I'm looking for a bed bracket for my taper attachment. I have seen several bed brackets for the collet trays and they look very similar, possibly the same part. Does anybody have both, who can tell me definitively whether they are the same part? I don't think they are the same, but I'm hoping...

See photos.


----------



## itsme_Bernie (Dec 19, 2013)

Here's a useless comment for you:
"It has GOT to be the same!!"  ... Hah hah.. It is too close not to.  If it isn't, someone at SB is fired!

Bernie


----------



## frank r (Dec 19, 2013)

I believe they are the same. I had both at one time and I faced the same dilemma. South Bend used the same part but secured the end of the taper attachment into it by pouring babbit material around the shaft.

Complete instructions for installing a taper attachment are available for free on the Yahoo Group site (look under the Files tab): http://groups.yahoo.com/neo/groups/southbendlathe/info

You may be able to secure it using epoxy instead of babbit, in my opinion.


----------



## thenrie (Dec 19, 2013)

Ahhh! That's what the two holes in the part that holds the shaft are for! Pouring in the babbit!
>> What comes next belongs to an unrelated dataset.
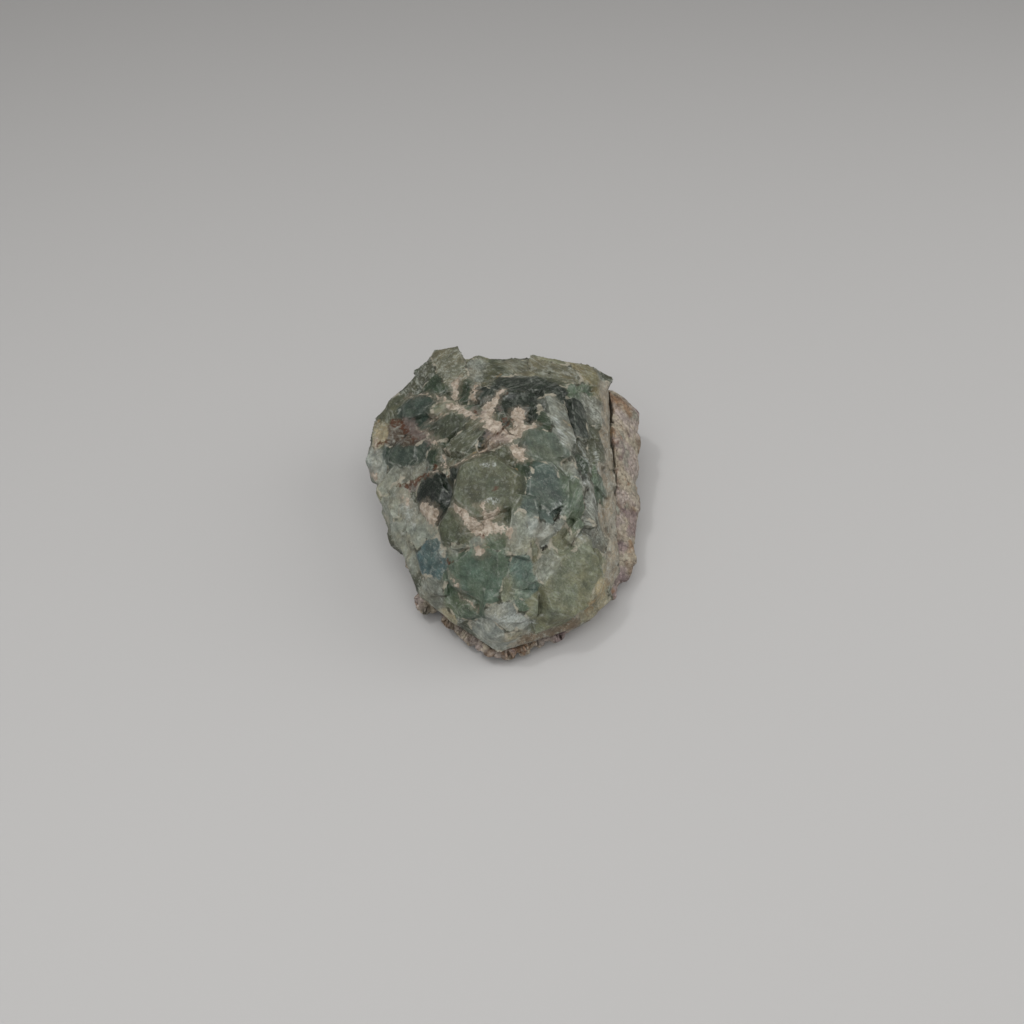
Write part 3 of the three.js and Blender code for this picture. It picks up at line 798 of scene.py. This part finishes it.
def makeFluoriteMesh():
    solid = solids["green_fluorite"]
    share, count = crystalShares(solid)
    crust = surfaces["lilac_crust"]

    def isHidden(point):
        return crust.find_nearest(point, fluorite["hiddenWithin"])[0] is not None

    points, triangles = fineMesh(solid, fluorite, isHidden)
    reach = fluorite["fieldReach"]
    names, owner, seam = shareOut(points, solid, share, count)
    crease = distancesTo(edgePoints(solid, True), points, reach)
    edge = distancesTo(edgePoints(solid, False), points, reach)
    joint = np.array([crust.find_nearest(p, reach)[3] or reach for p in points])
    fill, wear = weights(points, crease, edge, joint)
    wandering = wobbled(points, fluorite["veinWobble"], fluorite["seed"])
    fields = {kind: strokeField(wandering, strokes, reach) / mm
              for kind, strokes in {**veinsAndHighlights, **stains}.items()}
    points = weather(points, triangles, fill, wear, fluorite["rounds"])
    made = makeObject("greenFluorite", points, triangles)
    mesh = made.data
    tones, habits, _ = zip(*(crystalLooks[name] for name in names))
    rng = np.random.default_rng(fluorite["seed"] + 1)
    own = rng.uniform(0, 1, (len(names), 3)) * [2 * math.pi, 1, 1]
    tones = np.array([linear(tone) for tone in tones])[owner]
    keepValues(mesh, "tone", blendTones(tones, points, triangles).T)
    keepValues(mesh, "habit", np.array(habits)[owner].T)
    keepValues(mesh, "own", own[owner[triangles[:, 0]]].T, "FACE")
    keepValues(mesh, "near", [seam / mm, edge / mm, joint / mm])
    keepValues(mesh, "veinsAndHighlights", [fields[kind] for kind in veinsAndHighlights])
    keepValues(mesh, "stains", [fields[kind] for kind in stains])
    print("fluorite mesh:", len(names), "crystals,", len(triangles), "triangles")
    return made


fluoriteRelief = {
    "Swell": 0.16 * mm,        # broad unevenness of the faces
    "Step": 0.12 * mm,         # growth steps
    "Grain": 0.07 * mm,
    "Chip": 0.1 * mm,          # taken off outward edges
    "Vein": 0.12 * mm,         # how far a cream vein stands up
    "Close": 0.4 * mm,         # closes the parting to the crust
}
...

Thanks guys. That helps a lot!


----------



## NEL957 (Dec 29, 2013)

The casting they use for the collet tray mount and the mount for the taper attachment are the same. The babbit bearing, I do not know about because nothing turns on that mount. The adjustment dog for the taper attachment is different because it has the adjustment screws to level out the attachment on the bed. Plug up the  threaded hole for the post and make a bushing for the hole. I do not see why they can not be interchanged with some mods.
Nelson Collar


----------